— START Dataset excerpt —

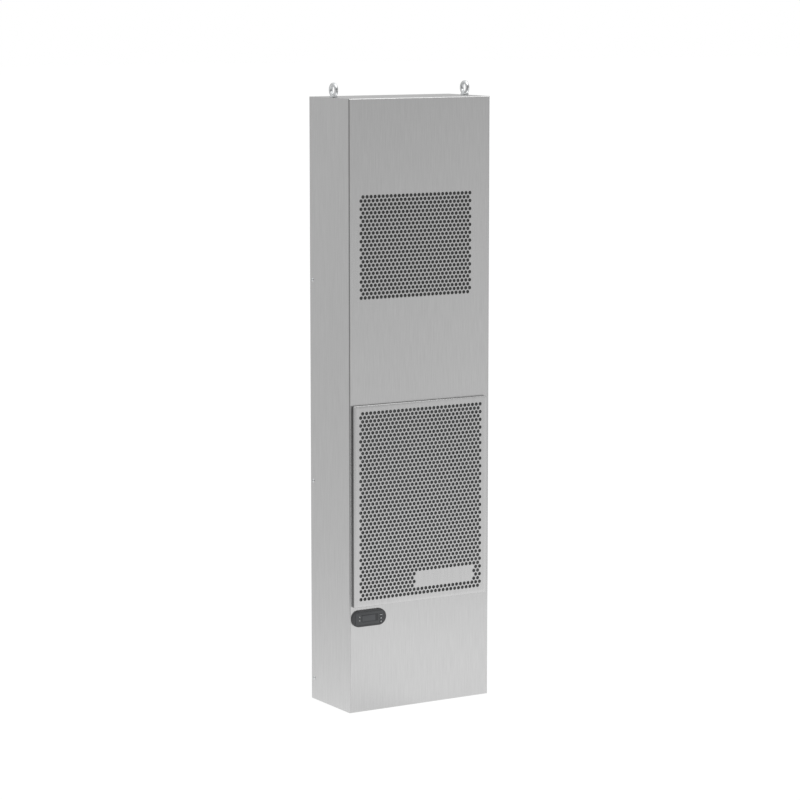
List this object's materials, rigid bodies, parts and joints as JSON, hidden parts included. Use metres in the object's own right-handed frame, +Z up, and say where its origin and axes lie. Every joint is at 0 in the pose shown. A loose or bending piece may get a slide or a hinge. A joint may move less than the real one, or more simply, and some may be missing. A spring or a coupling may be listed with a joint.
{
  "type": "enclosure air conditioner",
  "caption": "Slim wall-mounted air conditioner for an electrical enclosure, brushed stainless cover, two round-hole grilles, digital controller, lifting eyes.",
  "frame": {"origin": "at the base, midway across the width and midway between the lower grille panel's face and the rear seal", "axes": "+Z up, +X to the right seen from the front, front faces -Y"},
  "size_m": [0.4044, 0.203, 1.536],
  "materials": {
    "stainless": "brushed, grain up and down",
    "zinc": "bright zinc plate",
    "galvanised": "galvanised sheet",
    "black_paint": "matt black powder paint",
    "coil_fins": "thin fins",
    "fan_plastic": "moulded",
    "motor_paint": "satin black",
    "tray_plastic": "moulded",
    "terminal_plastic": "moulded",
    "filter_foam": "open foam",
    "seal_foam": "closed foam",
    "bezel_plastic": "fine grain",
    "face_plastic": "smooth",
    "display_window": "smoked window",
    "light_lens": "clear lens, unlit",
    "key_plastic": "moulded"
  },
  "bodies": {
    "root": {"cover_front": "stainless", "cover_left_side": "stainless", "cover_right_side": "stainless", "cover_top": "stainless", "cover_base": "stainless", "upper_grille": "stainless", "lower_grille": "stainless", "eyebolts": "zinc", "side_screws_left": "zinc", "side_screws_right": "zinc", "wall_inserts": "zinc", "back_plate": "galvanised", "terminal_panel": "galvanised", "outlet_panel": "galvanised", "intake_panel": "galvanised", "chassis_sides": "galvanised", "chassis_ends": "galvanised", "intake_ring": "galvanised", "partition": "galvanised", "lifting_brackets": "galvanised", "condenser_frame": "galvanised", "evaporator_fan_bracket": "galvanised", "filter_frame": "galvanised", "condenser_fan_plate": "black_paint", "condenser_fan_bracket": "black_paint", "condenser_coil": "coil_fins", "evaporator_coil": "coil_fins", "condenser_fan_rotor": "fan_plastic", "evaporator_fan_wheel": "fan_plastic", "condenser_fan_motor": "motor_paint", "evaporator_fan_motor": "motor_paint", "drain_tray": "tray_plastic", "terminal_block": "terminal_plastic", "filter_mat": "filter_foam", "rear_seal": "seal_foam", "controller_bezel": "bezel_plastic", "controller_case": "bezel_plastic", "controller_face": "face_plastic", "controller_display": "display_window", "controller_lights": "light_lens", "controller_keys": "key_plastic"}
  },
  "joints": []
}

— END Dataset excerpt —

=== Your goal ===
Give back each line above precisely as it stands.

=== Answer in full ===
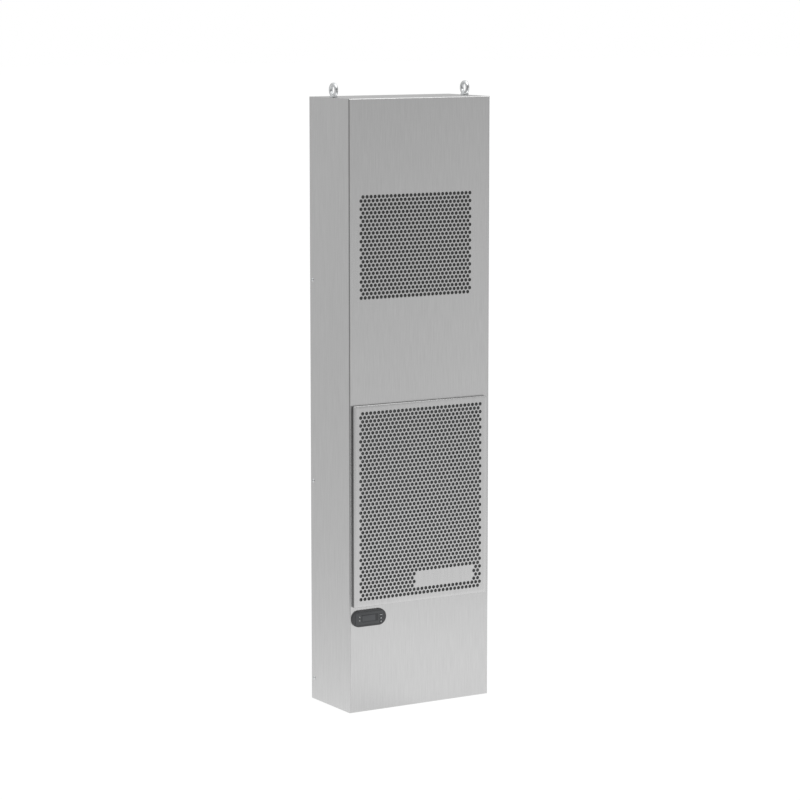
List this object's materials, rigid bodies, parts and joints as JSON, hidden parts included. Use metres in the object's own right-handed frame, +Z up, and say where its origin and axes lie. Every joint is at 0 in the pose shown. A loose or bending piece may get a slide or a hinge. A joint may move less than the real one, or more simply, and some may be missing. A spring or a coupling may be listed with a joint.
{
  "type": "enclosure air conditioner",
  "caption": "Slim wall-mounted air conditioner for an electrical enclosure, brushed stainless cover, two round-hole grilles, digital controller, lifting eyes.",
  "frame": {"origin": "at the base, midway across the width and midway between the lower grille panel's face and the rear seal", "axes": "+Z up, +X to the right seen from the front, front faces -Y"},
  "size_m": [0.4044, 0.203, 1.536],
  "materials": {
    "stainless": "brushed, grain up and down",
    "zinc": "bright zinc plate",
    "galvanised": "galvanised sheet",
    "black_paint": "matt black powder paint",
    "coil_fins": "thin fins",
    "fan_plastic": "moulded",
    "motor_paint": "satin black",
    "tray_plastic": "moulded",
    "terminal_plastic": "moulded",
    "filter_foam": "open foam",
    "seal_foam": "closed foam",
    "bezel_plastic": "fine grain",
    "face_plastic": "smooth",
    "display_window": "smoked window",
    "light_lens": "clear lens, unlit",
    "key_plastic": "moulded"
  },
  "bodies": {
    "root": {"cover_front": "stainless", "cover_left_side": "stainless", "cover_right_side": "stainless", "cover_top": "stainless", "cover_base": "stainless", "upper_grille": "stainless", "lower_grille": "stainless", "eyebolts": "zinc", "side_screws_left": "zinc", "side_screws_right": "zinc", "wall_inserts": "zinc", "back_plate": "galvanised", "terminal_panel": "galvanised", "outlet_panel": "galvanised", "intake_panel": "galvanised", "chassis_sides": "galvanised", "chassis_ends": "galvanised", "intake_ring": "galvanised", "partition": "galvanised", "lifting_brackets": "galvanised", "condenser_frame": "galvanised", "evaporator_fan_bracket": "galvanised", "filter_frame": "galvanised", "condenser_fan_plate": "black_paint", "condenser_fan_bracket": "black_paint", "condenser_coil": "coil_fins", "evaporator_coil": "coil_fins", "condenser_fan_rotor": "fan_plastic", "evaporator_fan_wheel": "fan_plastic", "condenser_fan_motor": "motor_paint", "evaporator_fan_motor": "motor_paint", "drain_tray": "tray_plastic", "terminal_block": "terminal_plastic", "filter_mat": "filter_foam", "rear_seal": "seal_foam", "controller_bezel": "bezel_plastic", "controller_case": "bezel_plastic", "controller_face": "face_plastic", "controller_display": "display_window", "controller_lights": "light_lens", "controller_keys": "key_plastic"}
  },
  "joints": []
}